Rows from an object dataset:
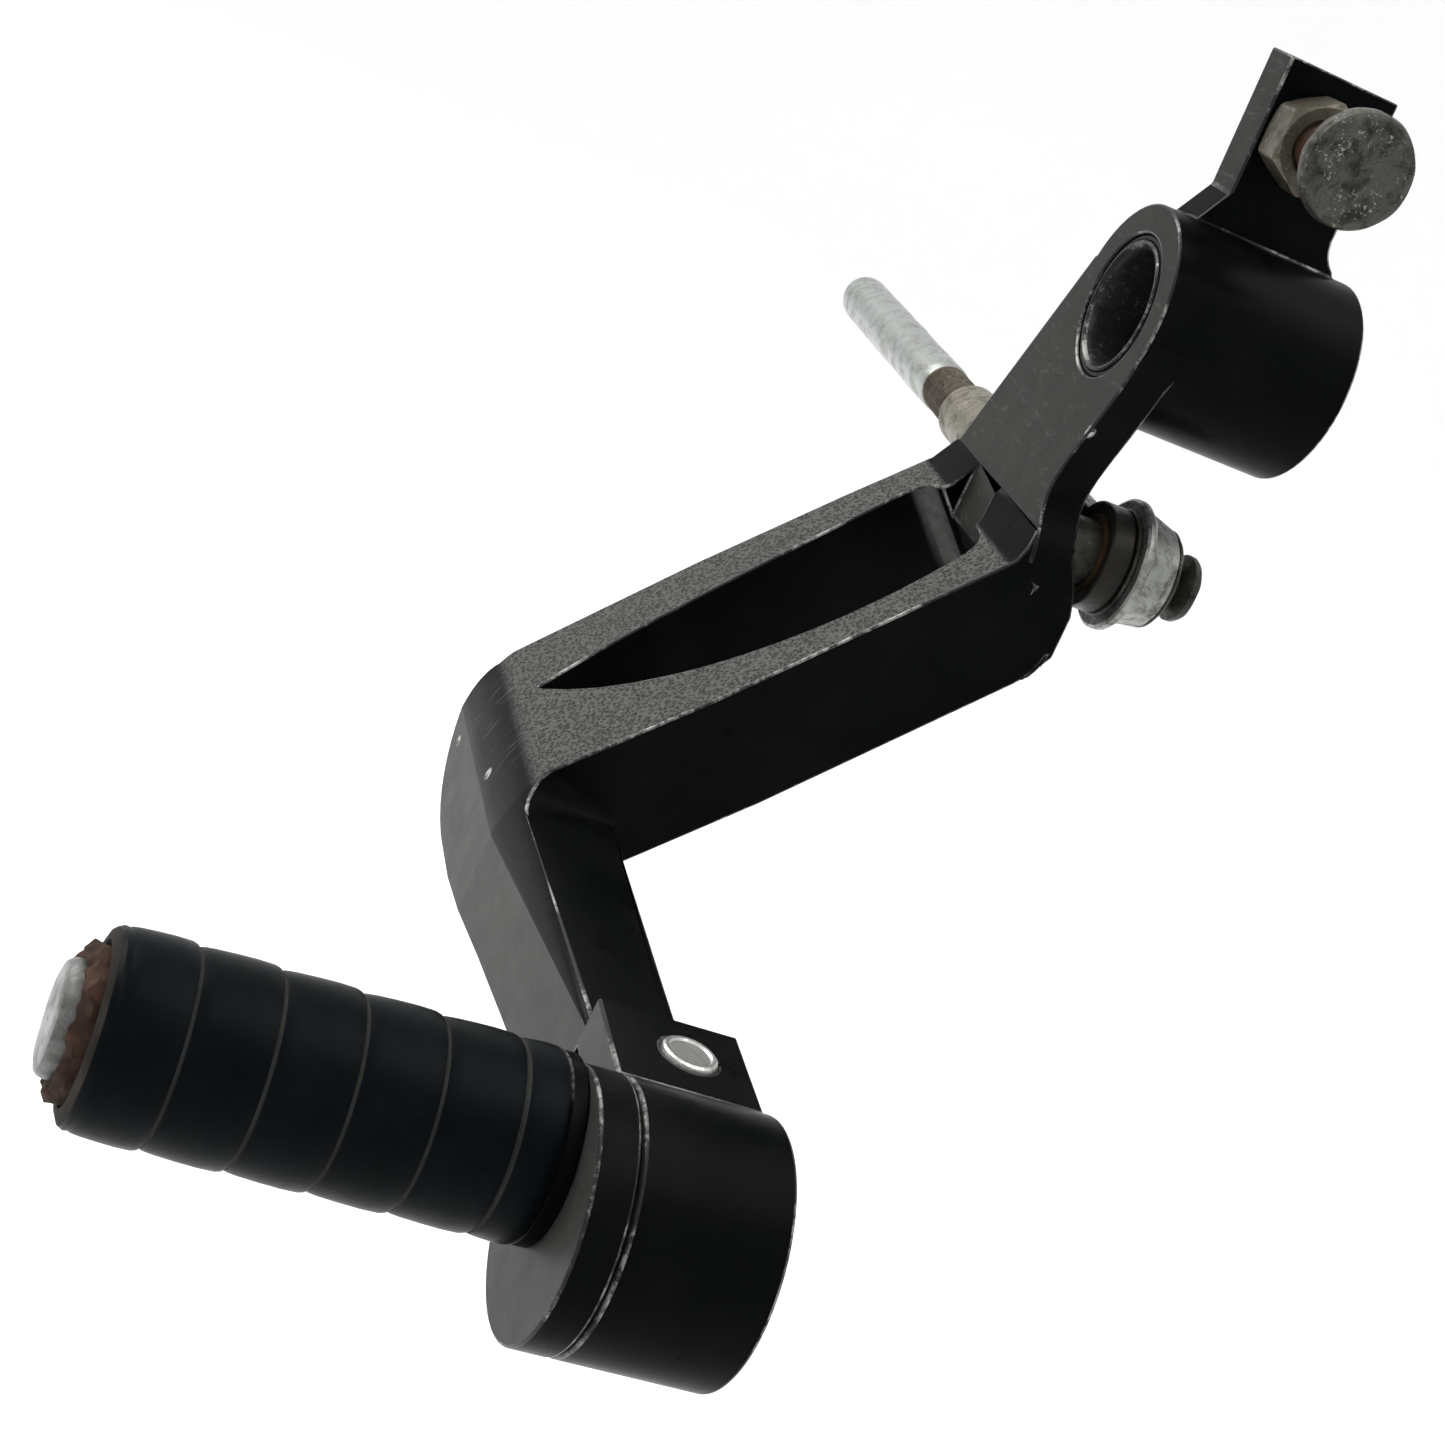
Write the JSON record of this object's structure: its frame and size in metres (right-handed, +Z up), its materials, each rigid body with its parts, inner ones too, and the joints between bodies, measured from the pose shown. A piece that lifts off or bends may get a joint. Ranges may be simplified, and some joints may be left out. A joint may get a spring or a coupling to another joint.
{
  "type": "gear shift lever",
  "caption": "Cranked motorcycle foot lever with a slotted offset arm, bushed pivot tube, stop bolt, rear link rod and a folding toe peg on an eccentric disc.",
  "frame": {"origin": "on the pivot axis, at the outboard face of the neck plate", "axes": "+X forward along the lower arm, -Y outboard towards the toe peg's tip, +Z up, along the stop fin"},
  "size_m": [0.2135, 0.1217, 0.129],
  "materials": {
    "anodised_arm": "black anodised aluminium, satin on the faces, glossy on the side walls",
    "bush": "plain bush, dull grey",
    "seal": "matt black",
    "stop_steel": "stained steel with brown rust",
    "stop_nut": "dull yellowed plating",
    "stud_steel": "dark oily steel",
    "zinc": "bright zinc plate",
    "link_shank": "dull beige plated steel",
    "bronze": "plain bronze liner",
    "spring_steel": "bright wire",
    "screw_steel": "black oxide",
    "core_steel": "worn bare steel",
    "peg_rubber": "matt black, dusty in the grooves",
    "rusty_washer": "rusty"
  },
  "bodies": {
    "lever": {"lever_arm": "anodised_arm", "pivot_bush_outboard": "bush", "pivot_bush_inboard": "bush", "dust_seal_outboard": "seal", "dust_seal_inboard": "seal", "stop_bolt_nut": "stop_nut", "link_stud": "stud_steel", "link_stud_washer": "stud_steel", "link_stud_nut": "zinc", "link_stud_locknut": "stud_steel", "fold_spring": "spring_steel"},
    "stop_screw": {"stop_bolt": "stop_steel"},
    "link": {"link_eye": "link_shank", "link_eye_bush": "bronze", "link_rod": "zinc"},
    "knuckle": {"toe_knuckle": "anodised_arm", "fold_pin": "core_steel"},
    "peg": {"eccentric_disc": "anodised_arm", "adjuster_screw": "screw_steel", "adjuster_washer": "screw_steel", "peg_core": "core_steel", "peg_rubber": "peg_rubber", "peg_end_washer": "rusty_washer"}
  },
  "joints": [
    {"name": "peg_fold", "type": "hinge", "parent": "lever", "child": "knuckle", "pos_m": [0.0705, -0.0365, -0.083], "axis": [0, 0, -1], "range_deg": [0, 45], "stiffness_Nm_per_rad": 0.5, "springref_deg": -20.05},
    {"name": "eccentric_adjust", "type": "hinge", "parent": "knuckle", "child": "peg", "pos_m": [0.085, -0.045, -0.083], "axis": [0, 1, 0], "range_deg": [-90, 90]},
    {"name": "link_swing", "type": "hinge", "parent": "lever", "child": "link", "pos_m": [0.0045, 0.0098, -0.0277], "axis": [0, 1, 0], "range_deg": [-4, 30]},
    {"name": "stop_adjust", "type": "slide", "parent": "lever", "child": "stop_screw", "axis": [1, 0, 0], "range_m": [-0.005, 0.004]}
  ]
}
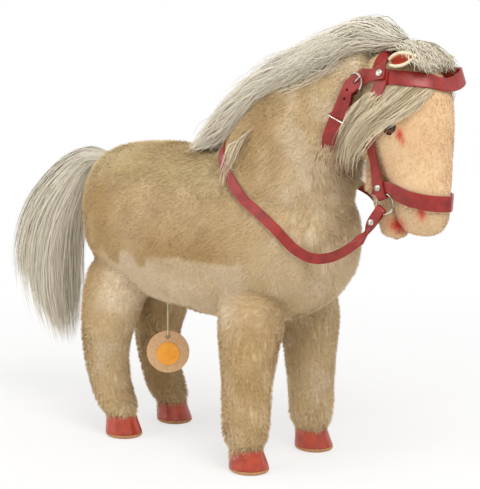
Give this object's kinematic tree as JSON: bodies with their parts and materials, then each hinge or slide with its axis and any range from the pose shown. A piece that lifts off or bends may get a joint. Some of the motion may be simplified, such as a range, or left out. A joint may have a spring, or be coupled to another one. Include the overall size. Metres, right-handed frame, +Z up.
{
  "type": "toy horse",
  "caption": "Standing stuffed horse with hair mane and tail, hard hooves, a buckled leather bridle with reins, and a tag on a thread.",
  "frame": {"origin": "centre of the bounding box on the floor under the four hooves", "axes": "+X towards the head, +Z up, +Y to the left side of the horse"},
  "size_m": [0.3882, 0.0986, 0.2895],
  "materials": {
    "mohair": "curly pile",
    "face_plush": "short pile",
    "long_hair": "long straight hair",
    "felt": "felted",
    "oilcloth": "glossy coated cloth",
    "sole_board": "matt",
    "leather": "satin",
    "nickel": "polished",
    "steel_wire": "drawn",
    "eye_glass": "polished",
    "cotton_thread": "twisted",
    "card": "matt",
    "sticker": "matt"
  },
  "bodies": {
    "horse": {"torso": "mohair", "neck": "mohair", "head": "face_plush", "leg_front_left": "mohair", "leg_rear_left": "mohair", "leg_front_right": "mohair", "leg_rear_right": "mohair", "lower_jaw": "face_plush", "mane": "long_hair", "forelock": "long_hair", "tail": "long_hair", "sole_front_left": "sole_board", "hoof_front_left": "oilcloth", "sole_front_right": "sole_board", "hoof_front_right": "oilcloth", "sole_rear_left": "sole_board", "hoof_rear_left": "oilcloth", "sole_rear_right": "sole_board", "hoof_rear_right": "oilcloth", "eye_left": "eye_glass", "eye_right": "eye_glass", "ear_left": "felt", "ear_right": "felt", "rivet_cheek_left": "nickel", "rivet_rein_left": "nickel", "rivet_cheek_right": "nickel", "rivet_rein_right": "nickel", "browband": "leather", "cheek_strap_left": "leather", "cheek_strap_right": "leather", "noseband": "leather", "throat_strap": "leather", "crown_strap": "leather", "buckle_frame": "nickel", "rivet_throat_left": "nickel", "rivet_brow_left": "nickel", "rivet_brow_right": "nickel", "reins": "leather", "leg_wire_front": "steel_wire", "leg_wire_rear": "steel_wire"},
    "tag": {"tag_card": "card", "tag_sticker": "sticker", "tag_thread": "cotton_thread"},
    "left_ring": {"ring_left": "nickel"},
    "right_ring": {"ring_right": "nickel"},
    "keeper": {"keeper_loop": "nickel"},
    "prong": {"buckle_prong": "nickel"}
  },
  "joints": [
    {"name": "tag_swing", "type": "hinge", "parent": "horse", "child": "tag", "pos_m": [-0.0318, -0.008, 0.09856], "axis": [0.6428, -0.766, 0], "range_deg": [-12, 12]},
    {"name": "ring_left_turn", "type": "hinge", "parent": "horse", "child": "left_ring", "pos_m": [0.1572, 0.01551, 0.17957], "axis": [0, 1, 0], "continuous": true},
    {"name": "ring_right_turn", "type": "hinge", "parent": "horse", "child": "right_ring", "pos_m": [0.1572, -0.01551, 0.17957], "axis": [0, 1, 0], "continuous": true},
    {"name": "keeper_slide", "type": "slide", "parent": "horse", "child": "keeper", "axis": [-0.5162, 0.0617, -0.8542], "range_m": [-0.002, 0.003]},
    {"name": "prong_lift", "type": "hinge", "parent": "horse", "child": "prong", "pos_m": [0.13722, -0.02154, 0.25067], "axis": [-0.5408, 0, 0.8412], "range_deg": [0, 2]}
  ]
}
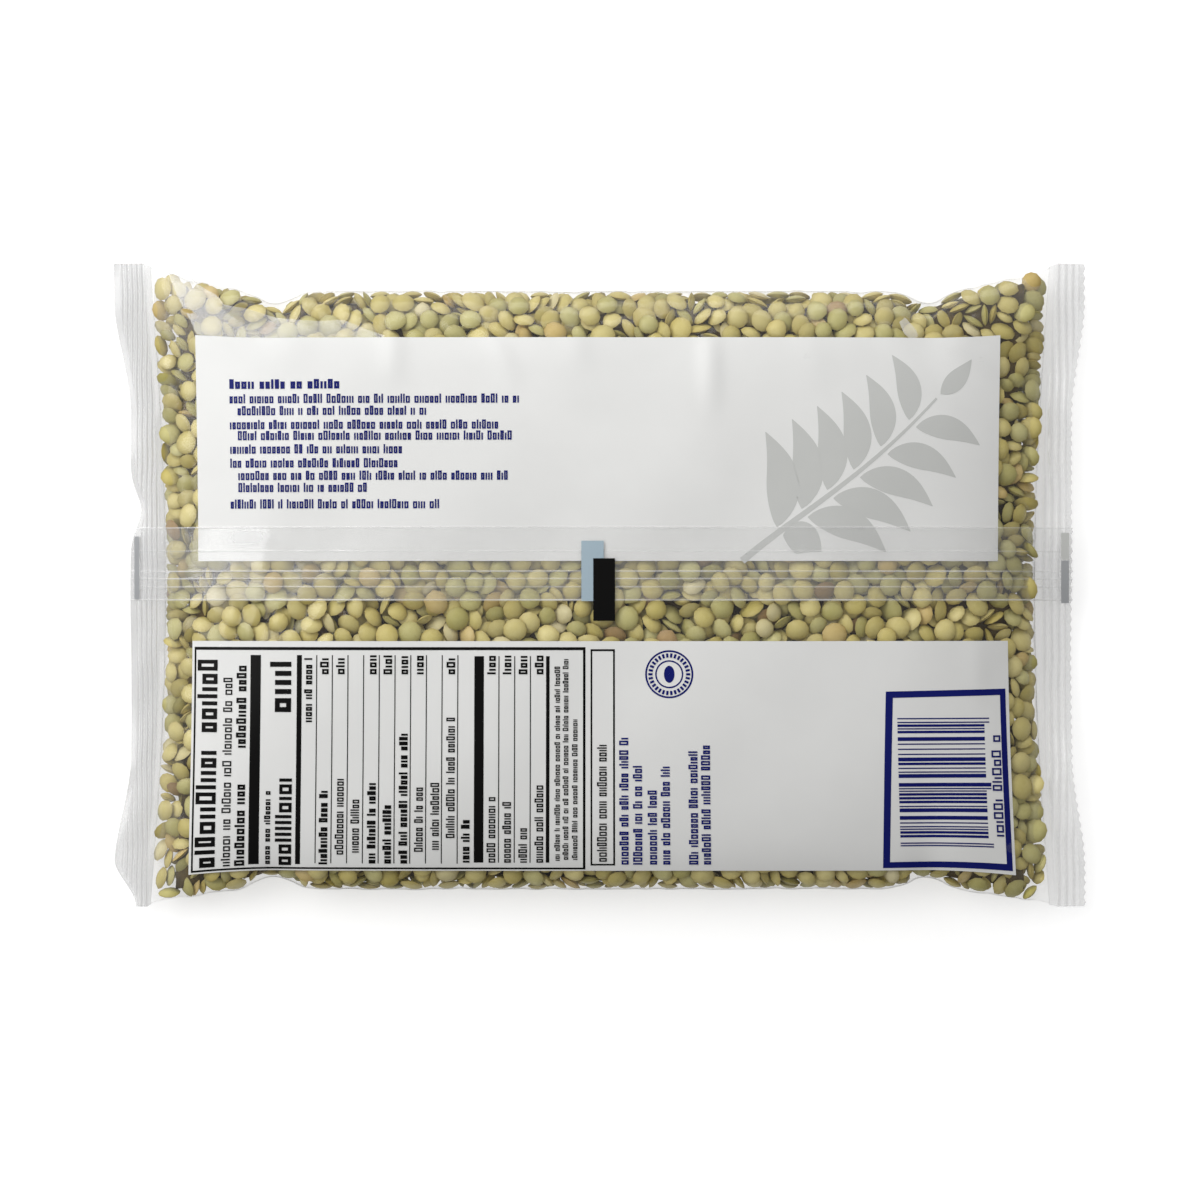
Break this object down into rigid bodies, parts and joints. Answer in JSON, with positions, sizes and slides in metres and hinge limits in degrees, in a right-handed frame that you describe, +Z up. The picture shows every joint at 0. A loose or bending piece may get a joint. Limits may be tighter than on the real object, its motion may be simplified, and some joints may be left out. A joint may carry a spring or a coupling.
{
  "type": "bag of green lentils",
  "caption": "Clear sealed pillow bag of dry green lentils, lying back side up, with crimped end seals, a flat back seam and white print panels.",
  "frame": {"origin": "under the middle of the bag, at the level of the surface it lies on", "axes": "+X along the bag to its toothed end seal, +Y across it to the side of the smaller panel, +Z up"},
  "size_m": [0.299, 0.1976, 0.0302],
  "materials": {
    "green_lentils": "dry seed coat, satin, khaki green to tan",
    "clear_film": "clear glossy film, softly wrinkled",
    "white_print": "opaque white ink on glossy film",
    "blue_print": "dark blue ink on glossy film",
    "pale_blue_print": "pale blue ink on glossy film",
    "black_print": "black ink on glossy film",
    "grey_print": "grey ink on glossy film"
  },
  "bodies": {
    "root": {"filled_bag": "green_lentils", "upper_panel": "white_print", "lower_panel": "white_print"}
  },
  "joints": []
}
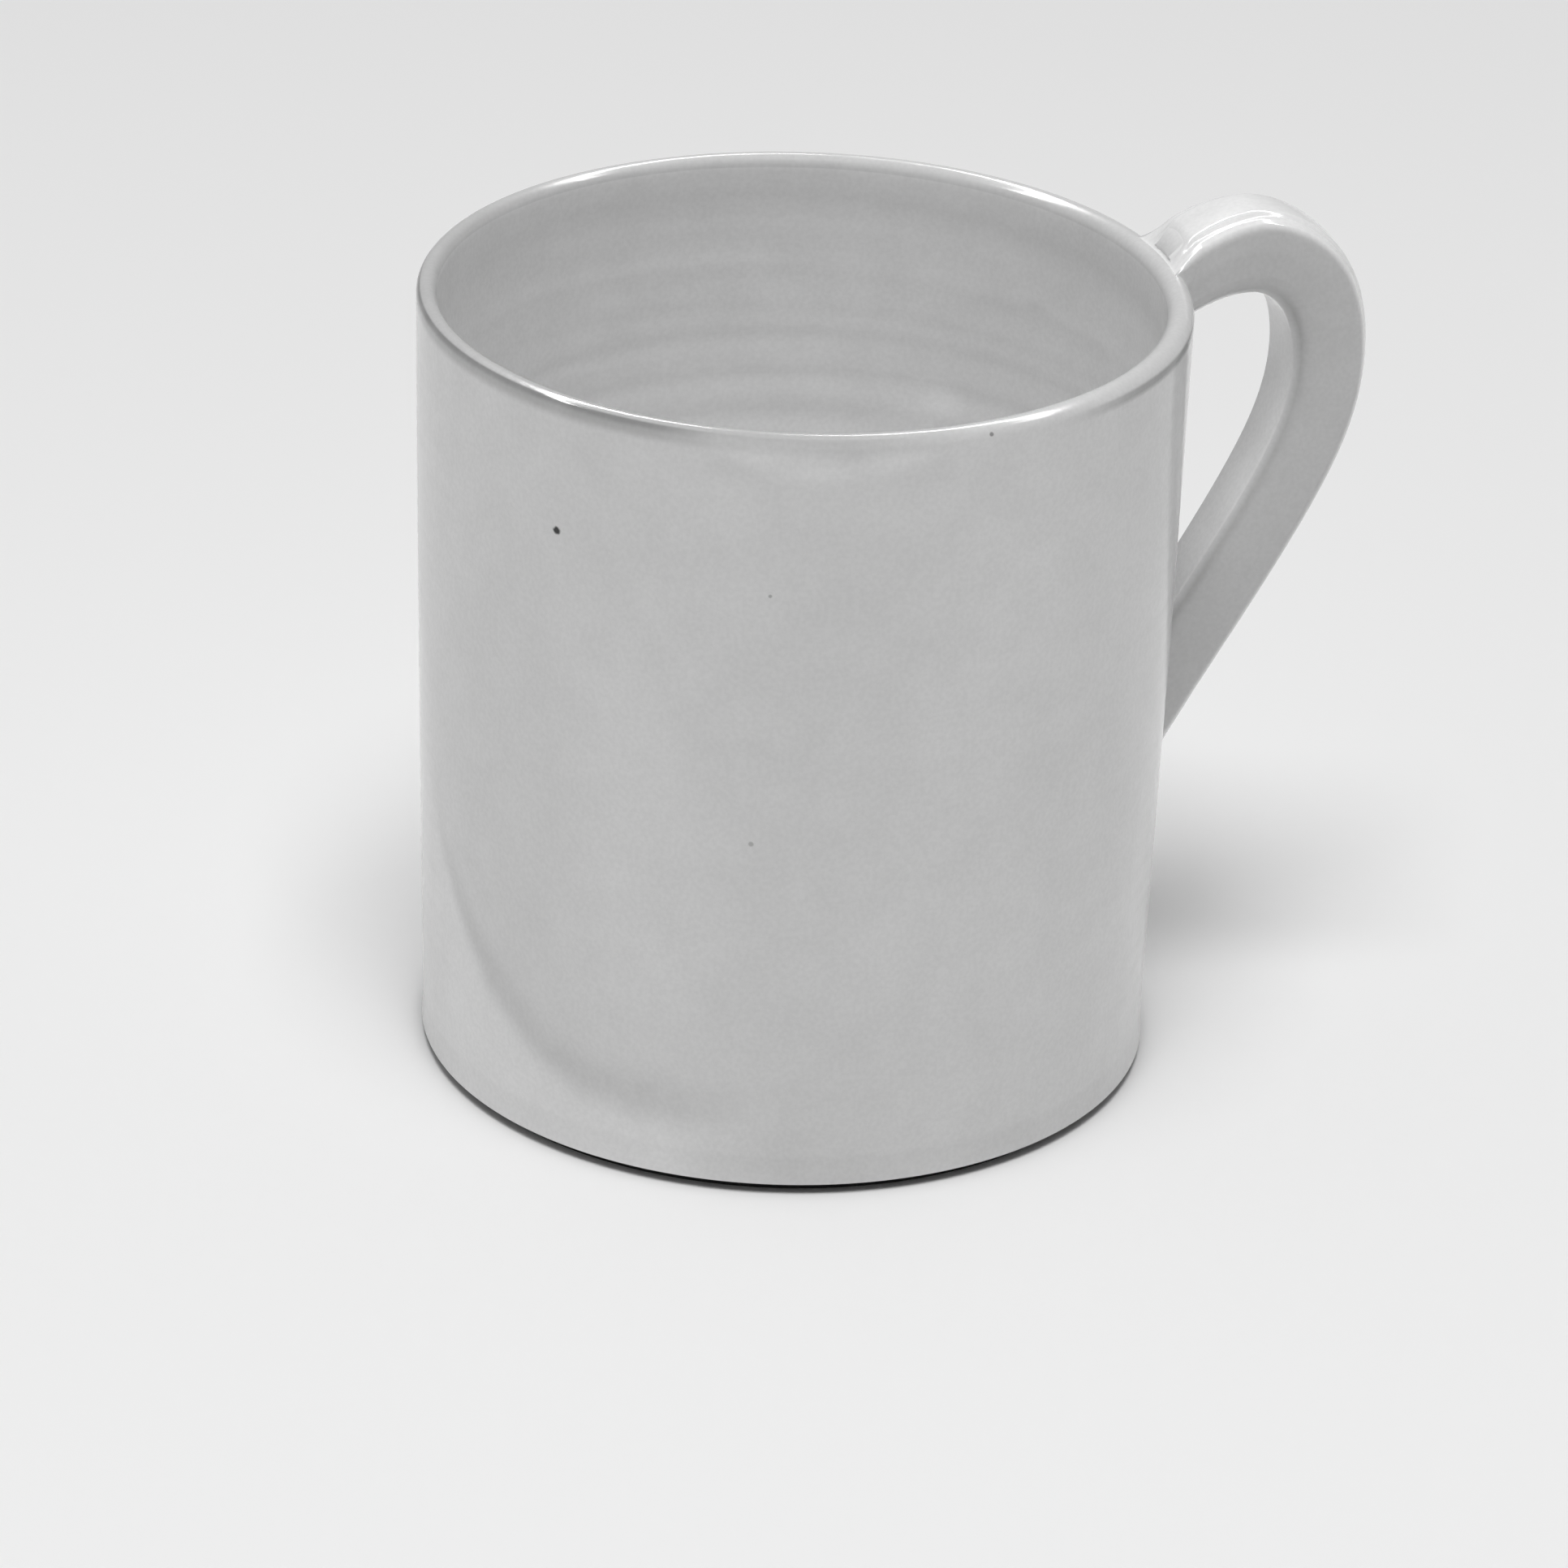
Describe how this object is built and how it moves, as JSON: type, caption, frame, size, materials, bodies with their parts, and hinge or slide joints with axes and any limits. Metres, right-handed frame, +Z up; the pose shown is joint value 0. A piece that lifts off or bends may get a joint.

**CHALLENGE**. Tally the lines of the records holding the word "their", then give only the resulting number.

**SOLUTION BELOW**. 2